The facts and legal issues present here are substantially the same as those in the Texas Litigation. The disputed facts are Landis’s employment status, Doman Farms’ legal standing separate from Nomarco, the extent to which Logistics may be covered under the policy, and whether Logistics may be contractually bound to share in the liability with one or more of the underlying defendants. Both United Financial and the Defendants have agreed these facts and issues are unsettled here and in the Texas Litigation.

Here, the first Scottsdale factor supports abstention. If this Court were to clarify and settle the legal relations at issue, it is possible the state court in Texas would reach a different conclusion. Therefore, two jurisdictions could reach different conclusions regarding the duties and obligations of the parties. Potentially, the second factor would not favor abstention because the declaratory judgment action would afford relief from the uncertainty, insecurity, and controversy of the disputed facts and legal issues. The third Scottsdale factor supports abstention. Presently, there is a motion for forum non conveniens pending and other choice of law issues present. Due to the uncertainty of which state’s law applies, this Court may have to predict which state’s law applies to the factual and legal issues in the underlying case. If the Texas Litigation applies a different standard than what this Court would choose, it could impose a burden upon the parties and the judicial system. The fourth Scottsdale factor supports abstention because the remaining disputed issues in this case are factual, rather than contractual; the issue is not whether the type of harm that occurred is covered, but whether Landis was a Doman employee driving an insured vehicle, who caused a collision while in the course and scope of his employment. The underlying court will decide these factual questions, and its determinations will be binding on the coverage questions at issue in this case. Tibert, 816 N.W.2d at 43. The fifth Scottsdale factor supports abstention because the facts and issues before this Court are the same facts and issues before the state court in Texas. This would result in unnecessary entanglement between the two jurisdictions because of the overlapping factual and legal issues present in both cases. In Scottsdale, the Eighth Circuit found no unnecessary entanglement because the court in the declaratory judgment action was being asked to determine whether the type of harm alleged was the type of harm that the applicable policy would cover. Finally, the sixth Scottsdale factor does not support abstention because there is no evidence the parties are engaged in improper procedural fencing.
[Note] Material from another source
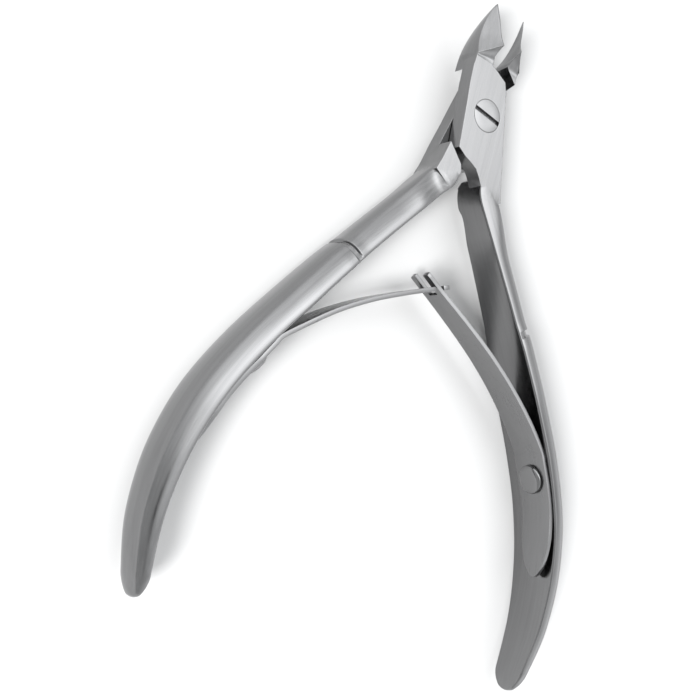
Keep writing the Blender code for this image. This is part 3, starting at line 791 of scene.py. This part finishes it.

*6 The North Dakota Supreme Court has declared that the duty to indemnify is determined by the actual result in the underlying action. The duty will not be determined by what this Court predicts it to be; the overlapping facts and legal issues should be decided by the state court in Texas. The Court will abstain from exercising its jurisdiction in this dispute and will stay the action in federal court until the proceedings in the Texas Litigation are resolved.

III. CONCLUSION
The Court has carefully reviewed the record and relevant case law. For the reasons set forth above, the Court GRANTS the Defendants’ motions in part (Doc. No. 33 and 40), dismisses United Financial’s duty to defend claims, and STAYS all federal court proceedings in North Dakota until a resolution of the state court proceedings in Texas has occurred. The pleadings in the Texas Litigation and the Policy at issue establish United Financial’s duty to defend the named insureds, which include Nomarco, Inc. and Doman Farms. The separate duty to indemnify claim will be stayed until the Texas Litigation in state court has been resolved. The Court will also stay the resolution of issues concerning the recovery of costs and attorney’s fees.

IT IS SO ORDERED.

All Citations
Slip Copy, 2020 WL 2475581

Footnotes

1
Cause No. 2018-90836 189th Judicial District, Harris County, Texas.